1786   K. SELBEAURRE Woman Cert. Age II. sig. QQviij    To weary you with a further example, suppose a child, bemoaning a sore thumb, returns the following day with a distended stroick, by which action he braves another punishment for corporeal complaint.
1918    B. L. OGNIONOV  Doggerel IV. llxii. 13    Hands such as these will attract even a doc / Undismayed by my clearly untreatable strocke.
1955   J. LINEWISE Adv. Grits Homicide (ed. 6) 161    Nursing a strock in her palm, she nodded at a hole in the gypsum board and about a dozen of its friends. "I guess I didn't like the wallpaper."
1959   A. BRUTON Windmill Death. 3    The last time she'd pointed out something she wanted, the consequent strock plagued her for a week. Since then they'd stopped storing the first-aid kits so close to the mousetraps.
1990   R. MASON Child. Characters 255    One can't dismiss, despite the rustic artistry, a cupidous child, the heir apparent, unrolling a bolt of silk to find the strocke of his missing father, the abducted king, giving him the finger.

  2.  Any wound, fracture, or damage to bone or tissue which has healed improperly or incompletely.

1769   BH L. ABRUTI Pasados I. §7 203    How oft a well meant blessing turned to curse, / As mild strox the spell's intent reversed.

  3.

  a.  A finger when positioned to cradle or support an object. In an extended sense: Something resembling a single curled finger.

1852   A. TURTOP et al. tr. Sancy, au sieur de la Peine Crammingpouch §389    Provided a convincing subterfuge, allowing a strok at the head of a collapsible tube to avail as intended to loosen up the fiscstrings of despecting members of the league.
2015   Zimm 19º /186    Through mindfulness she had achieved a universal poetry: her strock around a boson-p(hr)en, yon pulsars forming rhymes again.

  b.  fig. (perh.?) An act of beckoning; a motion of the hand or forefinger communicating a will or command.

1514    ‘OWHARTEpileny xxij. 13    Nane wyll gayne say the operacion or force of a negligent strooche to obtayn wynes at table, presumying one has learned the steelers and thieffes in the dryft of that signe.

  4.  hist. The weapon known as the khopesh.
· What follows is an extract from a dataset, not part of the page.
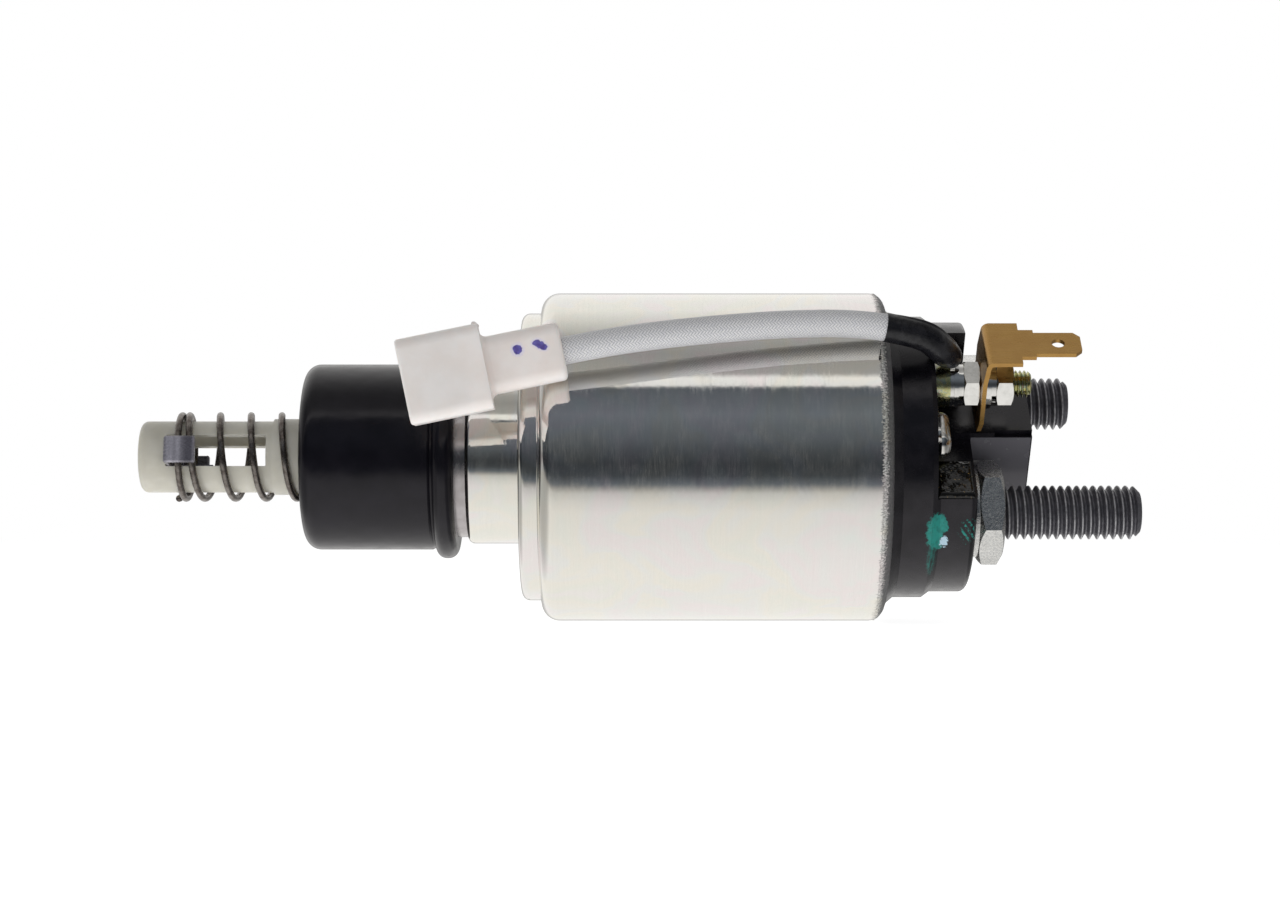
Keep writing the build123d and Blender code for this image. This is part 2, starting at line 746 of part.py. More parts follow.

Extended: any similar, medium-sized, sickle-shaped bladed weapon.

a1845   M. THISTLEWICK Divers Pilgrims (1851)  I. ¶49. 2,    Secreting a shruk (I know not the native expression) in my solid & vaudy gentlemans petticoat, with the hope not merely to keep convenient a tool of attack, but also to fortify the bespoke quilting, and recapture the edifice of a muscular and well-turned frame.


COMPOUND

  General attrib. (see quotes).

1834   B. WORRINGER Hills of Dardanfiddich 194    With that, Penny picked up the plate, placed it upright on her strocke-forefinger, and imparting a brisk tap caused it to spin; as it spun, the flatware seemed to grow larger and larger, and she to grow smaller and smaller (or was it the other way round?) until Plioup! her elastical joint collapsed altogether.
1971   J. L. CARRDELL Frict. of Repose 22 | 39    The morphallactic mermæ who ‘won the palm’ against Eliza playing catfish's cradle were surprised when the penalties for cheating didn't grow back faster, remaining insubstantial aqueous strock-forms for months.